No entanto, pondera a ambientalista, a realidade dos municípios está distante disso. “As prefeituras não têm técnicos, não tem secretaria de meio ambiente com capacidade efetiva de realizar fiscalização e a análise de documentos, não conta com conselho de meio-ambiente”, critica. 

Além disso, Sales defende uma maior fiscalização por parte dos órgãos estaduais competentes, principalmente pensando nas possíveis interferências externas que podem afetar a atuação dos órgãos municipais. "A pressão política numa prefeitura de interior para aprovar um projeto, mesmo que ele cause impacto, é muito maior do que o licenciamento que acontece num órgão estabelecido com técnicos diversos, cada um fiscalizando o outro”, pontua. 

CAATINGA COMO PATRIMÔNIO

Ainda dentro da pauta ambiental, o outro projeto mais recente aprovado pela Assembleia Legislativa instituiu o bioma Caatinga como patrimônio natural e bem de destacada relevância do Ceará. A nova lei busca apoiar ações de proteção, conservação, preservação e recuperação ambiental dessas áreas.

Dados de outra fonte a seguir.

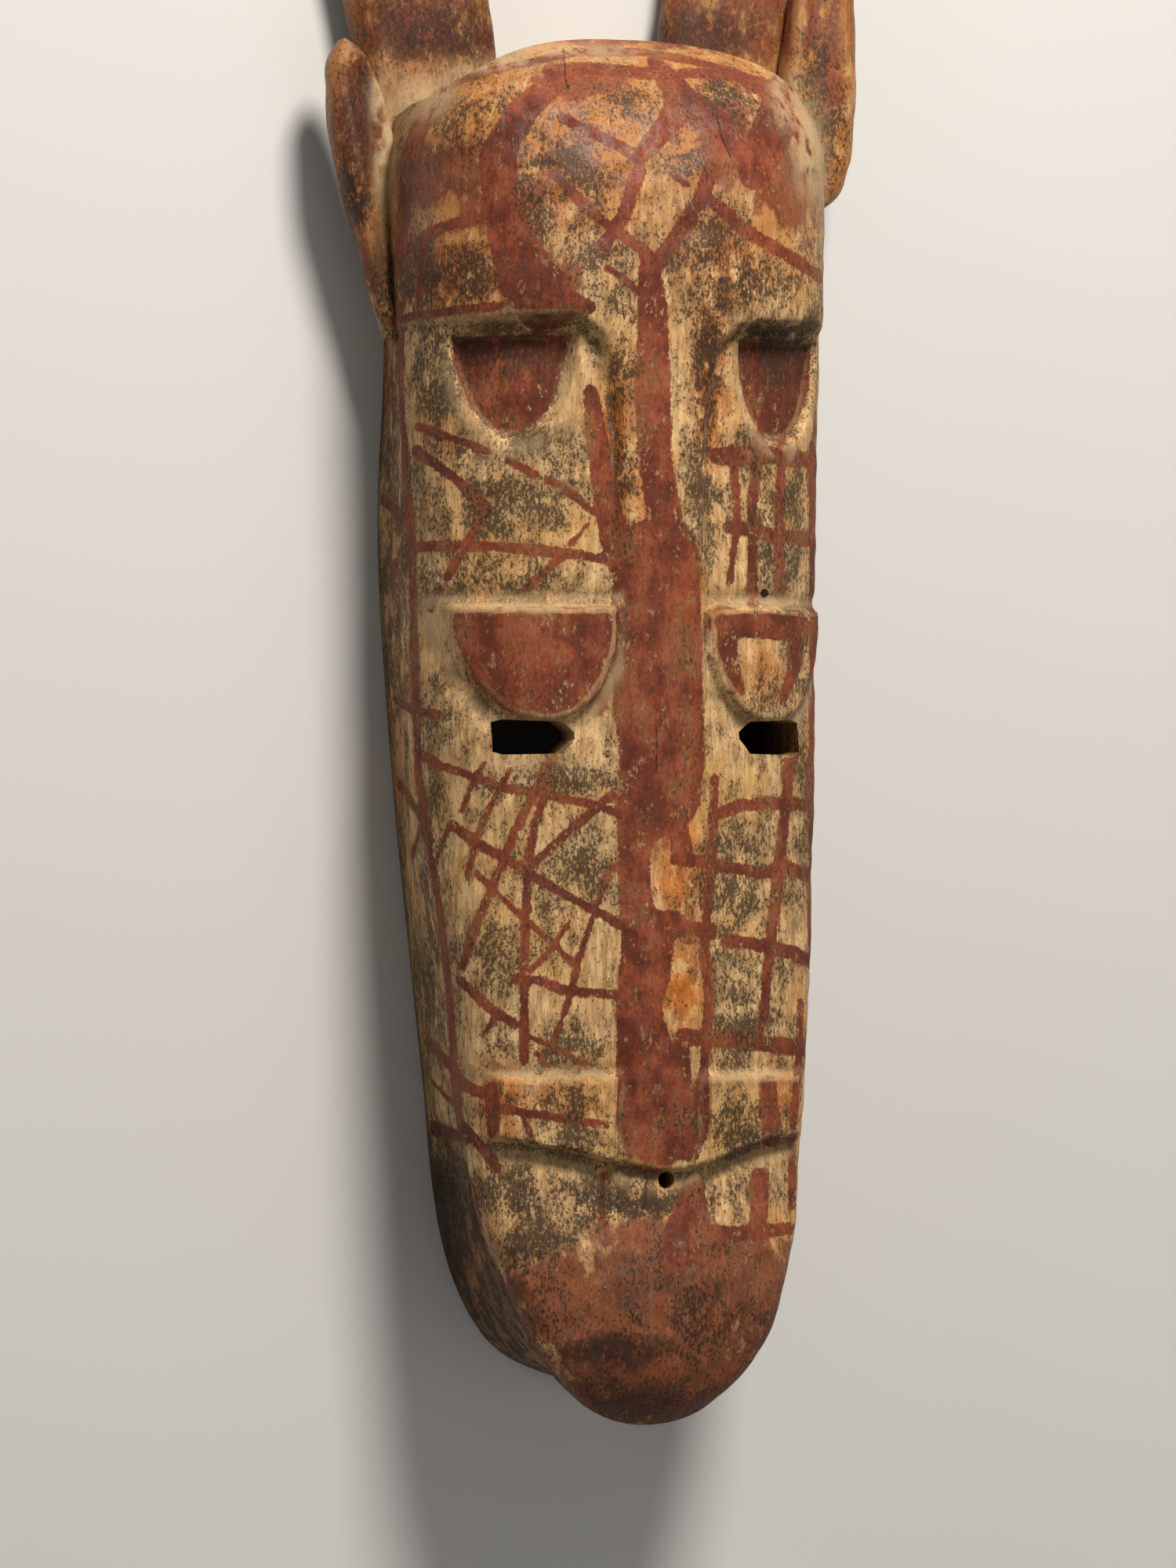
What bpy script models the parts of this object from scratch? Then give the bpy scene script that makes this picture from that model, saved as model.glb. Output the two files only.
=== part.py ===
"""A carved wooden face mask with two broad horns and two leaf ears, lying on the rim of its hollow back.

X runs across the face, Y from the chin to the horns and Z out of the face. Lengths are in metres.
"""

import math

import bmesh
import bpy
import numpy as np

# Driving dimensions
LENGTH = 0.493  # chin tip to crown
WIDTH = 0.156  # across the widest part of the forehead
DEPTH = 0.100  # back rim to the middle of the face
BROW_RISE = 0.0065  # how far the forehead stands over the eyes
BROW_CORNER = 0.014  # radius with which the brow turns down into the nose
LIP_REACH = 0.013  # how far below the lip its undercut runs out
CUT_EDGE = 0.0025  # width over which a carved edge falls
WALL = 0.011  # thickness of the carved wall
HORN_LENGTH = 0.225
HORN_LEAN = math.radians(8)
EYE_SINK = 0.0055
CHEEK_RISE = 0.0045
PAD_RISE = 0.0035
LIP_UNDERCUT = 0.0045
BREATH_HOLE = 0.0064

# Heights of the features above the chin tip
HALF = WIDTH / 2
RIM_WIDTH = 0.885 * WIDTH
HORN_WIDTH, HORN_THICKNESS = 0.770 * HALF, 0.240 * DEPTH
EAR_WIDTH, EAR_THICKNESS = 0.333 * HALF, 0.200 * DEPTH
NOSE_WIDTH, BROW_INNER = 0.474 * HALF, 0.282 * HALF
EYE_WIDTH, EYE_HEIGHT = 0.487 * HALF, 0.073 * LENGTH
CHEEK_WIDTH, CHEEK_HEIGHT = 0.692 * HALF, 0.083 * LENGTH
SLIT_WIDTH, SLIT_HEIGHT = 0.346 * HALF, 0.0254 * LENGTH
SIDE_LOW, SIDE_HIGH = 0.015 * LENGTH, 0.953 * LENGTH
BROW_Y = 0.7915 * LENGTH
EYE_Y = 0.7815 * LENGTH
CHEEK_Y = 0.587 * LENGTH
SLIT_Y = 0.494 * LENGTH
PAD_TOP = 0.251 * LENGTH
LIP_SIDE, LIP_MIDDLE = 0.206 * LENGTH, 0.183 * LENGTH
HOLE_Y = 0.1775 * LENGTH
EYE_X, CHEEK_X = 0.641 * HALF, 0.549 * HALF
SLIT_X = 0.570 * HALF
PAD_INNER, PAD_OUTER = 0.218 * HALF, 0.738 * HALF

# Resolution of the faceted solid
COLUMNS, ROWS, WALL_RINGS = 46, 104, 5
TRIANGLE_SHARE = 0.44

# Over 2, the power makes a cross-section fuller at its shoulders than an ellipse.
SECTION = 2.5
# How far the carving leans to the side where the face curves away
LEAN = 0.4
# A slit's outline, as shares of its width and height from its middle, the outer end positive
SLIT_OUTLINE = [
    (-0.50, -0.06), (-0.50, 0.14), (-0.34, 0.44), (0.36, 0.50),
    (0.50, 0.42), (0.50, -0.42), (0.38, -0.50), (-0.34, -0.47),
]

# Half-width of the face seen from the front, as (share of LENGTH, share of HALF)
FRONT_OUTLINE = [
    (0.015, 0.320), (0.035, 0.460), (0.060, 0.572), (0.100, 0.682), (0.140, 0.765), (0.180, 0.808),
    (0.235, 0.843), (0.320, 0.875), (0.460, 0.952), (0.685, 0.990), (0.810, 1.000), (0.880, 1.010),
    (0.922, 1.015), (0.953, 0.930),
]
# Half-width of the back rim, as (share of LENGTH, share of half the rim's width)
RIM_OUTLINE = [
    (0.023, 0.130), (0.032, 0.280), (0.046, 0.415), (0.060, 0.495), (0.087, 0.600), (0.122, 0.683),
    (0.157, 0.729), (0.235, 0.785), (0.318, 0.850), (0.460, 0.955), (0.685, 1.035), (0.745, 1.012),
    (0.790, 1.005), (0.880, 1.080), (0.940, 1.040),
]
RIM_LOW, RIM_HIGH = RIM_OUTLINE[0][0] * LENGTH, RIM_OUTLINE[-1][0] * LENGTH
RIM_CHIN, RIM_CROWN = 0.019 * LENGTH, 0.985 * LENGTH
# Height of the edge where the front turns into the side, as (share of LENGTH, share of DEPTH)
EDGE_HEIGHT = [
    (0.000, 0.870), (0.035, 0.890), (0.060, 0.910), (0.080, 0.880), (0.120, 0.816), (0.160, 0.750),
    (0.200, 0.715), (0.245, 0.680), (0.320, 0.675), (0.420, 0.530), (0.520, 0.440), (0.780, 0.430),
    (1.000, 0.400),
]
# Height of the ridge of forehead, nose and chin, as (share of LENGTH, share of DEPTH)
MIDDLE_HEIGHT = [
    (0.000, 0.880), (0.018, 0.985), (0.045, 1.055), (0.085, 1.090), (0.130, 1.070), (0.165, 1.040),
    (0.185, 1.050), (0.250, 1.060), (0.460, 1.065), (0.640, 1.060), (0.760, 1.065), (0.850, 1.085),
    (0.910, 1.050), (0.950, 0.965), (0.980, 0.830), (1.000, 0.660),
]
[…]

“Mais do que uma ação simbólica, essa proposta representa um compromisso com o presente e com o futuro do povo cearense, promovendo o uso responsável dos recursos naturais, fortalecendo a identidade cultural do semiárido e estimulando políticas públicas voltadas ao desenvolvimento sustentável da região”, defendeu o autor do projeto de lei, o deputado Romeu Aldigueri, na justificativa da proposta. 

Por sua vez, Vanda Sales aponta que a aprovação da lei é muito bem-vinda, “mas não adianta ser só para figurar”, pondera. “É preciso que o governo estadual, com apoio dos outros das outras instâncias de poder, sejam capazes de atuar no sentido de diminuir a descaracterização e o desmatamento, a degradação acentuada da Caatinga, como vem se processando nas últimas décadas com intensidade muito grande”, frisou a ambientalista.